Hangin’ with Judge Hoffman: Post #3

 

This post is the third in a series of posts recalling what it was like to work as a law clerk for Judge Julius J. Hoffman.

 •      His treatment of lawyers

                Hoffman tended to treat most lawyers disrespectfully.  During court sessions, he would berate lawyers for their failings, no matter how minor, and he would generally speak to them in a condescending tone.  Seated in the courtroom, where I sometimes had to listen to lawyers’ arguments or witnesses’ testimony, I often found myself cringing when Hoffman demeaned a lawyer who appeared before him.

                There were a few exceptions.  He was generally impressed with lawyers from the biggest, most prominent firms in the city, and he tended to treat them better than less well-connected lawyers. 

                 He also treated government lawyers with some deference, and he was almost courtly to the few women lawyers who appeared before him.  If a lawyer was both a woman and a representative of the U.S. government, Hoffman would treat her like a queen.  A woman friend of mine who worked for a federal agency could never understand why lawyers complained about Hoffman.  She thoroughly enjoyed her appearances in his courtroom.

•     Hell, no, I won’t…publish

                Hoffman almost never published his opinions.  He justified his refusal to publish by saying he didn’t want lawyers to throw his own words back at him in a later case.  Early in his judicial career he had apparently published some opinions, and lawyers did just that.  At that point, he swore off publication. 

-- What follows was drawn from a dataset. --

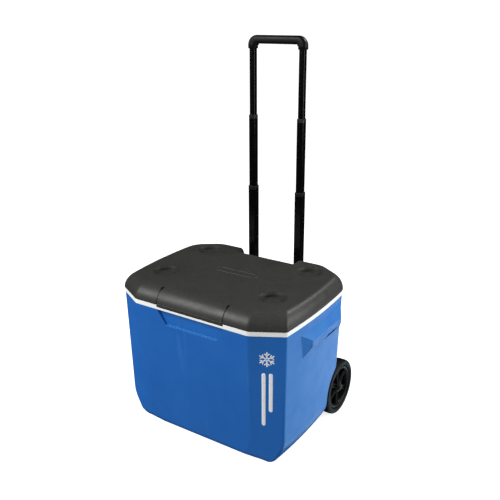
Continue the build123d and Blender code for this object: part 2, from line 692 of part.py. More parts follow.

                The only decision of mine that Hoffman chose to publish involved an arcane tax issue involving Rosehill Cemetery.  Later, when Hoffman went along with a controversial ruling I wrote in a case involving the inmates of Cook County Jail, he read the ruling from the bench but refused to publish it, despite numerous requests from lawyers that he do so. 

            I guess he thought he had done enough just reading the damned thing from the bench.  He was not about to put it in black and white.  The ACLU ended up buying a copy of the transcript from the court stenographer and making copies of it, so the opinion eventually was widely circulated, but in less-than-official form.  (I’ll have more to say more about this case in Post #4.)

•      His view of habeas corpus petitions

                In the late ’60s, both state and federal prisoners tried (as they still do) to get out of prison by filing habeas corpus petitions.  Some prisoners were fairly skillful jailhouse lawyers who submitted petitions citing legal authority for their claims.  Others sent crudely drafted handwritten pleas with very little to go on.

                Hoffman gave clear instructions to his law clerks that we were never to grant a habeas corpus petition, no matter what sort of claim the prisoner alleged.  He directed us to find something, anything, on which to base a dismissal of the petition.

                I quickly learned a few shortcuts and repeatedly cited the same language, followed by the same precedents, over and over again.  But in a few cases I couldn’t see any way to get around a prisoner’s claim.  The prisoner had made a genuine constitutional argument, and I believed it was necessary to hold a hearing where he could make his case.  But whenever I tried to explain this to the judge, he blew me off.

                “I will never allow a prisoner to be brought to my courtroom for a hearing,” he declared.  “If the Seventh Circuit wants to order me to hold a hearing, I will hold it, but I will never order one myself.  Find some reason to deny the petition!”  So even in those few cases, I had to comply with the judge’s position and come up with some pretext to deny the petitions–hoping, of course, that the prisoners were not too discouraged to file an appeal with the court of appeals.

In the case of one prisoner, I was happy to go along with the judge’s dictates. Jack K. was a perennial petitioner who must have filed one or two handwritten petitions every month. He filed so many that we never took any of them seriously. Prisoners like him eventually led the federal court system to clamp down on all prisoners and impose rules that would prevent abuse of the system by people like Jack.